Abstract

Racial population matters were of central importance to the fate of Rhodesia's white settler regime, and contributed greatly to the regime's ultimate collapse in 1979. The relative size and demographic trends of the black and white populations were recognised at the time to be of great political significance, both inside and outside of Rhodesia. Population matters were never far from the minds of Rhodesian Government officials and were the backdrop for some of Rhodesia's most important political events, including the Unilateral Declaration of Independence in 1965. This article examines the phenomenon of white emigration from Rhodesia, and its crucial diplomatic, political, military, economic and social importance in the last years of white rule.
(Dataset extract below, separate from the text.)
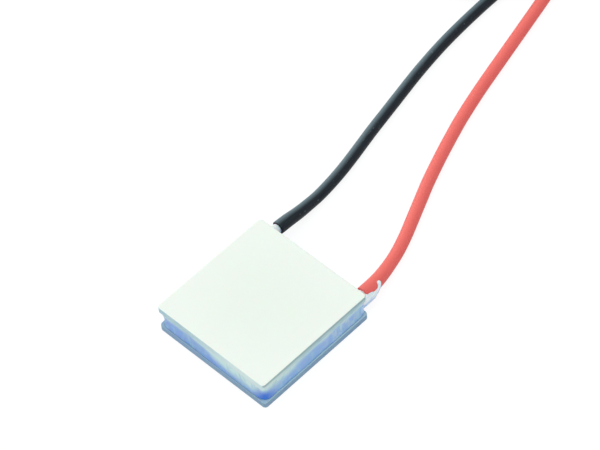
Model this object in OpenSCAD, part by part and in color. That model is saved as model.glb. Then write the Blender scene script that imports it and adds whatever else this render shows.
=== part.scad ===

Historians have cast white emigration exclusively as a by-product of the war, explaining state efforts to halt emigration as simply an adjunct to the war effort. Yet white emigration, the anxieties it engendered, and the policies formed to address these fears, long preceded the escalation of war in 1972. It was not merely those within the Rhodesian Government who sought to alter white migration patterns, but also British and American bureaucrats, diplomats and politicians, African nationalists and guerrillas. The article concludes that white society's lack of rootedness in Rhodesia, as evidenced in part by high turnover rates, rendered it vulnerable to disintegration when confronted with a decline in standards of living. The war thus accelerated Rhodesia's collapse by exacerbating pre-existing strains and vulnerabilities.